Места пророков, приводимые хилиастами, иногда имеют смысл символический, а не прямой и, сверх того, могут быть гораздо проще относимы к временам вечного Царствия Божия, при новом небе и новой земле, при преображенной плоти. Должно помнить, что христианское учение, говоря о Царствии Небесном, вовсе не разумеет, чтобы оно было Царствием чисто духовным, с уничтожением естества. Мир материальный и тогда останется. Но он станет преображенным, на место старой земли и прежнего неба явятся новые. Также и человек останется во плоти, но преображенной. Ни человек, ни та тварь, которая будет «освобождена от рабства тлению» — то есть станет бессмертною, — не превратятся в предметы и существа духовные. В отношении человека объясняется, что преображенность эта будет состоять в господстве духовного элемента через Иисуса Христа. Это господство изменит свойства плоти до такой степени, что она станет бессмертною. Но все-таки это будет в мире и в человеке — естество, а не дух.

Поэтому пророчества о том, как агнец будет пастись мирно рядом со львом и как ребенок будет играть беспечно с ядовитыми змеями, — эти пророчества нет никаких оснований относить к какому-то гадательному хилиазму, а совершенно естественно отнести к окончательному Царствию Божию в преображенном и обновленном мире.

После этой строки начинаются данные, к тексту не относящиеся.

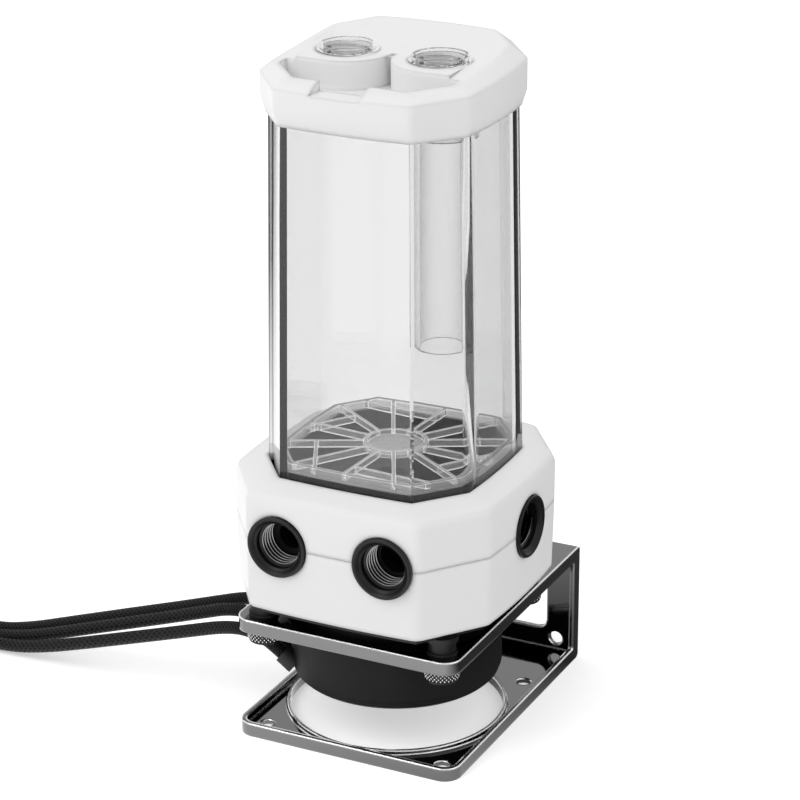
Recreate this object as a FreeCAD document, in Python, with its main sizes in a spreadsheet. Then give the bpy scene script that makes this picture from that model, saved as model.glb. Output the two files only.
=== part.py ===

При таком понимании пророков единственным местом Писания, представляющим опору для хилиазма, остается 20-я глава Апокалипсиса. Но ее смысл всецело зависит от того, какую систему чтения Апокалипсиса мы признаем правильною и как понимаем взаимное соотношение видений, составляющих содержание Апокалипсиса. Если, как это делается часто, принять, что содержание Откровения св. Иоанна Богослова составляет хронологическое повествование о судьбах мира, повествование, в котором одна глава следует за другою в той же последовательности, в какой имеют развиваться события истории, то, конечно, пришлось бы признать, что 20-я глава Апокалипсиса рисует то, что последовало после низложения Антихриста и до явления Нового Иерусалима, то есть Царствия Божия. Но читать Апокалипсис столь упрощенным образом совершенно немыслимо. В нем имеются некоторые части действительно исторического содержания и излагаемые в хронологическом порядке. Но эти части вкраплены в другие созерцания, которые представляют то как бы повторный взгляд на те же события с дорисовкой их, то как бы общий взгляд на весь всемирный процесс*.

Принимая во внимание этот общий характер Апокалипсиса, мы, в частности, не можем признать чтения его 20-й главы в качестве главы исторической хроники. Двадцатую главу должно понимать как общий повторный взгляд на мировую историю, где соединяются события начала христианской эры и конца ее, дается общее краткое резюме для того, чтобы затем окончательно перейти к образу наступающего Царствия Божия.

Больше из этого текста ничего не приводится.